From Chief Judge Beryl Howell’s opinion in Doe v. U.S. Dep’t of Homeland Security (D.D.C. Mar. 14, 2022):
Plaintiff, an attorney, has moved to proceed pseudonymously as he litigates his instant claim under the Freedom of Information Act seeking information from various government agencies about a January 2021 incident, during which plaintiff was stopped at an international airport while attempting to reenter the United States and subjected to an interrogation “about legal representation he has provided and continues to provide.” …
Plaintiff, an attorney licensed in Texas, represents “individuals in U.S. Immigration and Naturalization matters” and “criminal and national security investigations,” including clients “who are under investigation by the FBI.” … In 2021, plaintiff “was attempting to reenter the United States … through a Global Entry kiosk” at an international airport located in Dallas, Texas. He was “rejected entry at the kiosk and transferred to an in-person primary inspection, and then to a secondary inspection area,” where he was “separately interrogated” by a CBP officer and two Department of Homeland Security (“DHS”) employees “about his law practice, personal life, parents, and his personal U.S. immigration history.”
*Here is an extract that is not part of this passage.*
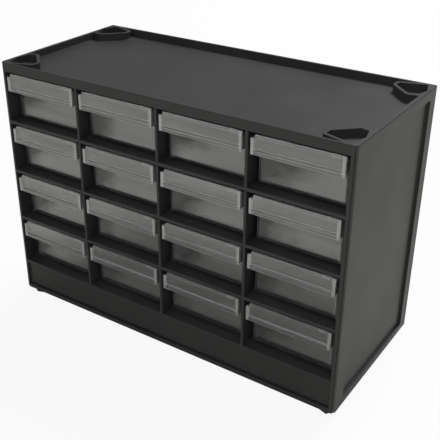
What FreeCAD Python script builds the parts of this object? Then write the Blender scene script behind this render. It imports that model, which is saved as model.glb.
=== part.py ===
import FreeCAD, Part
import os
import re
import Sketcher

# Compartment storage box: a black carcass of moulded panels with sixteen translucent drawers.
# Millimetres, +Z up. The front faces -Y, and the origin lies on the ground under the middle.

COLUMNS = 4
ROWS = 4

# Driving sizes, each written once
SIZES = {
    # Lattice of compartments
    "depth": 170.5,              # front plane to rear plane
    "column_pitch": 93,          # one compartment to the next, sideways
    "row_pitch": 54.4,           # one shelf top to the next
    "divider_bead": 2.6,         # thickness of a divider's front edge
    "divider_web": 2,            # thickness of a divider behind it
    "shelf_bead": 3.5,           # height of a shelf's front edge
    "shelf_web": 2,              # thickness of a shelf behind it
    "bead_depth": 5,             # how far back the front edges reach
    "bead_round": 0.6,           # rounding of the front edges
    "slot_fit": 0.1,             # play on each side in slots and mortises
    "seam_gap": 0.4,             # open seam round the edge of a side panel's skin
    # Sides and corners
    "side_wall": 4.8,            # side panel and front post, seen from the front
    "side_skin": 1.4,            # thin outer layer that laps over post and top panel
    "corner_round": 4,           # upright front corners
    "rear_round": 1.5,           # upright rear corners
    "recess_depth": 2.7,         # sunken field of the side panel
    "recess_front": 20.2,        # border in front of it
    "recess_rear": 14.4,         # border behind it
    "recess_head": 10,           # border above it
    "recess_foot": 7.3,          # border below it
    "recess_round": 2,           # its corners
    "post_tongue": 1.3,          # thickness of the tongue behind a post
    "post_reach": 2.5,           # how deep it goes into the side panel
    "tongue_front": 10.5,        # front plane to a shelf's front end tongue
    "tongue_rear": 6.5,          # rear plane to its rear end tongue
    "tongue_length": 6,
    "tongue_reach": 1.8,         # how far an end tongue goes into the side panel
    "tongue_root": 2,            # how far it is rooted in the shelf
    "mortise_spare": 0.2,        # room past the end of a tongue
    # Back
    "back_inset": 1.2,           # rear plane to the back panel
    "back_sheet": 2,
    "back_reach": 1,             # how far it goes into the side panels
    # Top panel
    "rail_height": 8.9,          # front rail, and rims round the tray
    "tray_sheet": 1.8,
    "rim_side": 3.6,
    "rim_front": 2.2,
    "rim_rear": 3,
    "rim_cover": 0.8,            # layer of the rims that covers the side panels' skins
    "rim_round": 0.5,
    # Base panel and plinth
    "foot_height": 6.6,
    "foot_fit": 0.8,             # play of a foot in a socket
    "foot_taper": 6,             # degrees
    "base_sheet": 2.4,
    "lip_height": 5.9,           # full-width lip under the plinth
    "lip_round": 2.5,            # its lower front edge
    "floor_rise": 37.1,          # underside of the base to the lowest shelf's top
    "plinth_setback": 2,
    "plinth_sheet": 2,
    "plinth_gap": 1.4,           # dark groove between lip and plinth
    "plinth_gap_depth": 1,
    # Socket in a corner of the tray, from the side face and from the front or rear face
    "socket_wall": 3,
    "socket_round": 1.5,
    "nose_in": 7.6,
    "nose_back": 3.9,
    "flank_in": 2.3,
    "flank_back": 20,
    "heel_in": 5.8,
    "heel_back": 34.3,
    "shoulder_in": 13.5,
    "shoulder_back": 35.8,
    "elbow_in": 31.8,
    "elbow_back": 18.2,
    "tip_in": 31.5,
    "tip_back": 11.3,
    # Drawer stop under a shelf
    "stop_width": 5,
    "stop_aside": 30.3,          # compartment's middle to the stop's middle
    "stop_drop": 4,              # below the shelf's front edge
    "stop_gap": 0.6,             # label plate's rear face to the stop
    "stop_toe": 1,               # drop at its front end
    "stop_ramp": 6,              # length of the sloping front end
    "stop_length": 27.4,
    "stop_root": 1,              # how far it is rooted in the sheet above
    # Drawer
    "drawer_wall": 1.4,
    "bin_gap": 4,                # to the front edges of the dividers
    "bin_lift": 0.3,             # to the shelf below
    "bin_rear_gap": 0.5,         # to the back panel
    "bin_setback": 10.5,         # front plane to the lower front wall
    "bin_round": 3.5,
    "bin_headroom": 0.9,         # side walls to the stop above
    "stop_catch": 0.8,           # how much the rear wall overlaps the stop
    "nose_height": 31.6,         # finger gap under the nose
    "nose_wall": 1,
    # Label plate on the nose
    "plate_back": 2,             # its rear face, behind the front plane
    "plate_proud": 0.5,          # its end ribs and lower lip, in front of the front plane
    "plate_sunk": 1,             # field behind the end ribs
    "plate_gap": 1.7,            # to the shelf's front edge above
    "plate_side_gap": 3.1,       # to the dividers' front edges
    "plate_lip": 3.2,            # height of the lip along the bottom
    "plate_bevel": 1.3,          # slope above the lip
    "plate_groove": 0.8,         # groove above the slope
    "plate_groove_depth": 0.5,
    "end_rib_width": 2.6,
    "notch_height": 3.3,         # cut at the upper left corner
    "notch_width": 3.6,
    "dip_height": 1.6,           # shallow dip in the field's upper edge, near the right end
    "dip_width": 6.5,
    "dip_depth": 0.8,
    "dip_aside": 33.5,           # compartment's middle to the dip's middle
}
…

One of the officers then asked him to “unlock his iPhone so that the digital contents … could be inspected,” to which request plaintiff responded “he could not consent” because “the iPhone contained extensive privileged information and allowed for the accessing of privileged information that is stored remotely.” In the face of plaintiff’s denial of the request for access to his iPhone, the officer “informed Plaintiff that DHS was seizing the iPhone and that the digital contents would be searched” and “physically assaulted” plaintiff. Thereafter, plaintiff “submitted FOIA requests for documents, records and videos pertaining to the Plaintiff and the January 3, 2021, incident” to each of the defendant agencies.
Due to the defendants’ alleged failure timely to comply with plaintiff’s FOIA requests, plaintiff brings this suit challenging their denials and inaction under FOIA. He seeks to proceed under pseudonym because of “safety concerns for Plaintiff and his family given that part of this litigation involves an assault that occurred by an employee” of one of the defendants, and because “third parties associated with Plaintiff could be negatively impacted or harmed by the nature of this litigation.”
The court noted the strong presumption against pseudonymity, and held it wasn’t rebutted in this case; here’s an excerpt from the reasoning:
Plaintiff asserts that he “has reasonable concerns that if he is unable to proceed anonymously, his career and practice would suffer considerably,” due to “past experiences where clients have declined to do business with Plaintiff in fear that their cases could be negatively impacted if Plaintiff is consumed by litigation with the Defendants and/or being investigated by the Defendants.” Plaintiff adds that “[t]he stigma associated with this litigation has already caused Plaintiff a great deal of mental anguish” and that making his name public “would cause further harm by damaging his reputation with his clients and the legal community.”
Without more, however, “a threat of economic harm alone does not generally permit a court to let litigants proceed under pseudonym.” At this early stage, plaintiff has not demonstrated a non-speculative risk of physical or mental harm sufficient to outweigh the strong public interest in knowing the identity of litigants.